His thirst for showcasing cultural identity in his work was also evident in the docudrama/ stage production, 2004’s Guantanamo: Honor Bound to Defend Freedom. The play took “real life interviews from family members of prisoners of Guantanamo, took letters written by prisoners, and took interviews of Jack Straw and Donald Rumsfeld and various members of the military at the time. We did it at the time of national election, doing the play while the Republican National Convention was going on and it was one of the most powerful things I’ve ever been a part of.”

Mandvi more recently did a film written by Sig Libowitz about a series of Guantanamo military tribunal transcripts called The Response, a short film “playing at The Pentagon, was already at the Washington DC Film Festival, and it is a very powerful dramatization about one detainees [experience] taken from a composite of various detainees’ tribunals and it is also taken from actual transcripts of tribunals. It highlights the absurdity of the nature of the military tribunals… it is a kind of paradox on how the detainees have fallen down a rabbit hole. Nothing makes sense and after you see the movie or read the transcripts, to a logical person there is an absence of logic.

It’s the absence of logic in the American justice system that irks Mandvi. He believes that torture has never been proven to “give us anything of value. I think that we could get most people to confess to a horrific crime if you just torture them enough. I think it is proven as not a method that achieves any information we can use. Most of the information achieved by torture is not admissible in court.

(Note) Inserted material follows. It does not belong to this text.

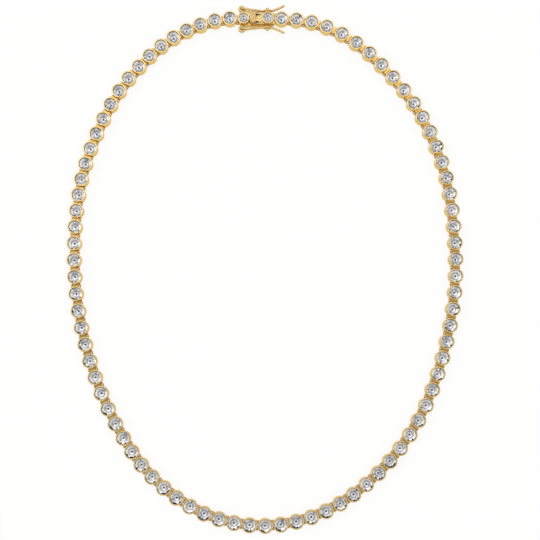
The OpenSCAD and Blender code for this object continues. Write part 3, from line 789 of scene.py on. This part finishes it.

“America, this is what I feel like: Are we living up the standards that we want to spread throughout the world? Or we don’t live up to the standards. It is a very simple equation for me. We don’t want people to torture our guys and people get pissed off when they torture our guys. So you can’t do it. It’s like the nuclear equation: As long as you [US] have a nuclear bomb then everyone else can’t have one. Everyone has one or no one. We’re allowed to have a nuclear bomb, we’re allowed to torture, we can have one, but you’re not allowed to torture and you can’t have one. That is unfair. Even if you’re talking to Iran. Even if you are talking to a nation you feel is irresponsible with that, who is the judge, who judges that? There is only one country that has been to war constantly since 1945 and that is the United States.

“Show respect for the other side who have a different point of view. We can’t go into a country and say we are here to spread democracy and we’re here for the rights of women and freedom and then we do things that have been outlawed by the Magna Carta. You can’t have that hypocrisy. People see that and it invalidates everything we stand for.”

On the current president, he breathes a sigh of relief. “What I love about Obama is that I feel that we now have a president that actually listens… The image of a black man whose middle name is Hussein is the president of the US, the fact that that exists means something that it is a symbol the way the Statue of Liberty is a symbol, but I think America has a long way to go, we’ve already seen the backlash in the eight months that Obama has been president and how much of the underlining fear of him has been generated and brought up and instigated within this country. I do believe a lot of it is directed at him because he is not a white man, that a ‘black man being president will automatically run America inside out.’”

We chat about the word socialism and how the term conjures up images of Hugo Chavez. He believes America is not ready for it; Capitalism has a firm grip. “I grew up in a socialist country, grew up in the UK, so I grew up in both capitalist and socialist societies. I also think that this is country where the consumer culture runs everything. Whether it is the government running everything or whether it is corporations running everything, this country is run by corporate interests. And everything we are a part of is a corporate feeding cycle and every one of us is. It is the reality of the culture and the society. Is it better than socialism? I don’t know. It doesn’t seem that way right now.”